The act of collecting, or paying, money to another party can be done in a number of ways, both formal or informal. A phone call to a supplier or an IOU written on a napkin can be just as binding as a written contract if it has all the features of one, but written documents are generally preferred! Napkin or dossier, invoices usually contain a record of the amount owing or owed, the payment terms, and any additional information (for example, local tax). Together, these invoices make up the businesses’ receivables or payables.

Why Use Invoice Funding, Invoice Factoring, or Invoice Financing?

Tracking the money going into the business via its receivables and the money leaving the business via its payables can give an interested party a fairly detailed view of the business’ financial health. Invoices offer a short term look at a company’s feasibility into the near future, which is why the current ratio, or quick ratio, is often helpful. These short term capital needs are why many businesses choose to finance, fund, or factor invoices.
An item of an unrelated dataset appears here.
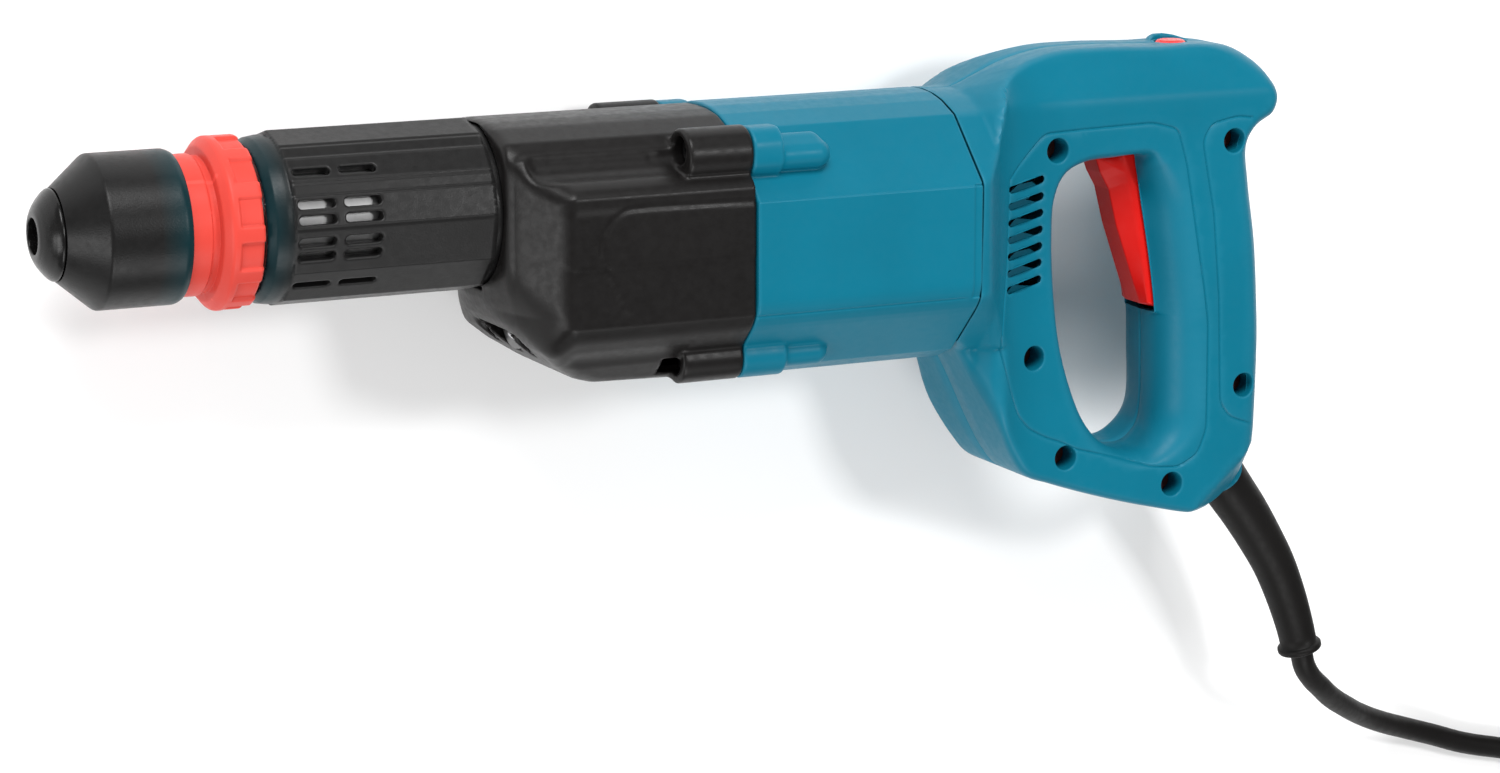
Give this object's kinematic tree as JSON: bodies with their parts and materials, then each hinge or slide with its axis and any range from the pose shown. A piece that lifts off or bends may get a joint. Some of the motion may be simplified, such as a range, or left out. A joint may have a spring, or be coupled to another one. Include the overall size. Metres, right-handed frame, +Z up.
{
  "type": "demolition hammer",
  "caption": "Light electric demolition hammer with a quick-release chuck, red change ring, faceted housings, closed D-handle, trigger and mains cord, lying on its side.",
  "frame": {"origin": "Centre of the tool's own plan outline, without the cord, on the surface that it lies on", "axes": "+X from the nose towards the handle along the barrel, +Y towards the tool's top side, +Z up, out of the tool's left side; the tool lies on its right side"},
  "size_m": [0.668, 0.2782, 0.0832],
  "materials": {
    "soft_rubber": "satin moulded rubber",
    "black_plastic": "fine spark-eroded moulded nylon",
    "red_plastic": "smooth moulded",
    "teal_plastic": "fine satin moulded glass-filled nylon",
    "inner_plastic": "moulded",
    "ground_steel": "ground",
    "spring_steel": "drawn wire",
    "bronze": "sintered",
    "cast_aluminium": "machined casting",
    "black_screws": "black oxide",
    "red_brown_screws": "thread-locking coat",
    "core_steel": "stacked laminations",
    "copper": "enamelled copper",
    "brass": "pressed",
    "carbon": "pressed carbon",
    "capacitor_yellow": "moulded box",
    "lead_blue": "insulated wire",
    "cord_rubber": "rubber sheath",
    "nickel": "nickel plated"
  },
  "bodies": {
    "root": {"oil_seal": "soft_rubber", "front_bush": "bronze", "barrel": "cast_aluminium", "barrel_cover": "black_plastic", "bolt_guide": "ground_steel", "cylinder": "ground_steel", "shaft_bearings": "ground_steel", "gear_housing": "black_plastic", "belly_screws": "black_screws", "bearing_plate": "cast_aluminium", "housing_screws": "black_screws", "motor_housing": "teal_plastic", "motor_bearing_front": "ground_steel", "motor_bearing_rear": "ground_steel", "baffle": "inner_plastic", "stator_core": "core_steel", "field_coils": "copper", "end_bracket": "inner_plastic", "brush_holders": "brass", "carbon_brushes": "carbon", "brush_springs": "spring_steel", "handle_left": "teal_plastic", "handle_right": "teal_plastic", "handle_screws": "red_brown_screws", "trigger_pin": "ground_steel", "trigger_spring": "spring_steel", "switch_body": "inner_plastic", "capacitor": "capacitor_yellow", "motor_leads": "lead_blue", "inner_cable": "cord_rubber", "cord_clamp": "inner_plastic", "cord_guard": "soft_rubber", "cord": "cord_rubber", "cord_coil": "cord_rubber", "plug_body": "cord_rubber", "plug_pins": "nickel"},
    "chuck": {"tool_holder": "ground_steel", "dust_cap": "soft_rubber", "chuck_spring": "spring_steel", "index_spring": "spring_steel"},
    "ball": {"locking_ball": "ground_steel"},
    "sleeve": {"chuck_sleeve": "black_plastic"},
    "ring": {"change_ring": "red_plastic"},
    "bolt": {"impact_bolt": "ground_steel", "bolt_o_ring": "soft_rubber"},
    "striker": {"striker": "ground_steel", "striker_o_rings": "soft_rubber"},
    "piston": {"piston": "cast_aluminium"},
    "pin": {"piston_pin": "ground_steel"},
    "wobble": {"wobble_ring": "ground_steel", "wobble_balls": "ground_steel"},
    "shaft": {"intermediate_shaft": "ground_steel", "driven_gear": "ground_steel"},
    "armature": {"armature_shaft": "ground_steel", "armature_core": "core_steel", "armature_winding": "copper", "commutator": "copper", "fan": "inner_plastic"},
    "trigger": {"trigger": "red_plastic"},
    "lock": {"lock_button": "red_plastic"}
  },
  "joints": [
    {"name": "chuck_turn", "type": "hinge", "parent": "root", "child": "chuck", "pos_m": [-0.172, 0.0385, 0.0416], "axis": [1, 0, 0], "continuous": true},
    {"name": "sleeve_slide", "type": "slide", "parent": "chuck", "child": "sleeve", "axis": [1, 0, 0], "range_m": [0, 0.0048], "stiffness_N_per_m": 1200, "springref_m": -0.003, "deforming": ["chuck_spring"]},
    {"name": "ball_release", "type": "slide", "parent": "chuck", "child": "ball", "axis": [0, 1, 0], "range_m": [0, 0.0024]},
    {"name": "ring_index", "type": "slide", "parent": "chuck", "child": "ring", "axis": [-1, 0, 0], "range_m": [0, 0.003], "stiffness_N_per_m": 1200, "springref_m": -0.002, "deforming": ["index_spring"]},
    {"name": "bolt_slide", "type": "slide", "parent": "root", "child": "bolt", "axis": [-1, 0, 0], "range_m": [0, 0.003]},
    {"name": "striker_slide", "type": "slide", "parent": "root", "child": "striker", "axis": [-1, 0, 0], "range_m": [-0.005, 0.0045]},
    {"name": "piston_slide", "type": "slide", "parent": "root", "child": "piston", "axis": [-1, 0, 0], "range_m": [-0.008, 0.008]},
    {"name": "pin_turn", "type": "hinge", "parent": "piston", "child": "pin", "pos_m": [-0.036, 0.0385, 0.0416], "axis": [0, 0, 1], "range_deg": [-13.6, 13.6]},
    {"name": "wobble_tilt", "type": "hinge", "parent": "root", "child": "wobble", "pos_m": [-0.036, 0.0045, 0.0416], "axis": [0, 0, 1], "range_deg": [-13.6, 13.6]},
    {"name": "armature_spin", "type": "hinge", "parent": "root", "child": "armature", "pos_m": [0.038, 0.0225, 0.0416], "axis": [1, 0, 0], "continuous": true},
    {"name": "shaft_spin", "type": "hinge", "parent": "root", "child": "shaft", "pos_m": [-0.036, 0.0045, 0.0416], "axis": [1, 0, 0], "continuous": true},
    {"name": "trigger_pull", "type": "hinge", "parent": "root", "child": "trigger", "pos_m": [0.164, -0.0045, 0.0416], "axis": [0, 0, -1], "range_deg": [0, 8.5], "stiffness_Nm_per_rad": 1.2, "springref_deg": -5.73, "deforming": ["trigger_spring"]},
    {"name": "lock_press", "type": "slide", "parent": "root", "child": "lock", "axis": [0, -1, 0], "range_m": [0, 0.003], "stiffness_N_per_m": 500, "springref_m": -0.002}
  ],
  "couplings": [
    {"joint": "ball_release", "follows": "sleeve_slide", "ratio": 0.5},
    {"joint": "wobble_tilt", "follows": "piston_slide", "rad_per_m": 29.412},
    {"joint": "pin_turn", "follows": "piston_slide", "rad_per_m": 29.412},
    {"joint": "shaft_spin", "follows": "armature_spin", "ratio": -0.28571}
  ]
}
What is Invoice Factoring?

All three options discussed here—invoice financing, Invoice Funding, and invoice factoring—involve one of two options: delaying payments to suppliers or speeding up payments from customers. Invoice factoring is an example of the latter. In invoice factoring, a business sells off its receivables (the money owed to it by its customers) to a third party at a discount for cash.

💡 Example: Imagine a small ecommerce business called Matt’s Hats. Matt sells custom printed hats online to bowling clubs in other states. At the end of the year, Matt decides to retire but still hasn't been paid for his deliveries. In this scenario, Matt might sell the invoices from the bowling clubs to a third party, Baxter’s Factors. Baxter pays him 50% of the invoice value upfront, allowing Matt to quickly close out his accounts with suppliers. Baxter later collects the cash from the bowling clubs, and Matt enjoys his retirement sooner.

Depending on the arrangement, the factoring company that buys these invoices has the right to take over collecting them. This could potentially harm customer relationships, so invoice factoring is often seen with companies which have outstanding invoices that are past due and difficult to collect, or companies planning to dissolve

What is Invoice Financing?

Invoice financing is another way to free up working capital  by delaying the financial impact of making payments to suppliers. Unlike factoring, the business does not sell the invoices to a third party. Instead, the business uses the value of the invoices to secure a cash advance or short-term loan.

💡 Example: If Matt decides to stay in business for a few more years instead of retiring, he might choose to get a short-term advance from Nancy Finance, an invoice financing company, using his outstanding invoices as collateral. This allows Matt to pay off his suppliers while waiting for his customers to pay their invoices. Once the customers pay, Matt repays the loan.

What is Invoice Funding?

Invoice Funding helps ecommerce businesses pay invoices without tapping into cash reserves. It involves a capital partner paying the supplier on behalf of the business, and the business repays the capital partner weekly as a portion of its revenues, capped at a certain amount.

💡 Example: Matt’s Hats is still waiting on payments from the bowling clubs but needs to prepare for the football season. He needs to pay his supplier for caps but doesn't have the cash. With Invoice Funding, Matt submits the invoice for the caps to his capital partner, who pays for the caps on his behalf. Matt repays the capital partner weekly from his revenues, maintaining cash flow and supplier relationships.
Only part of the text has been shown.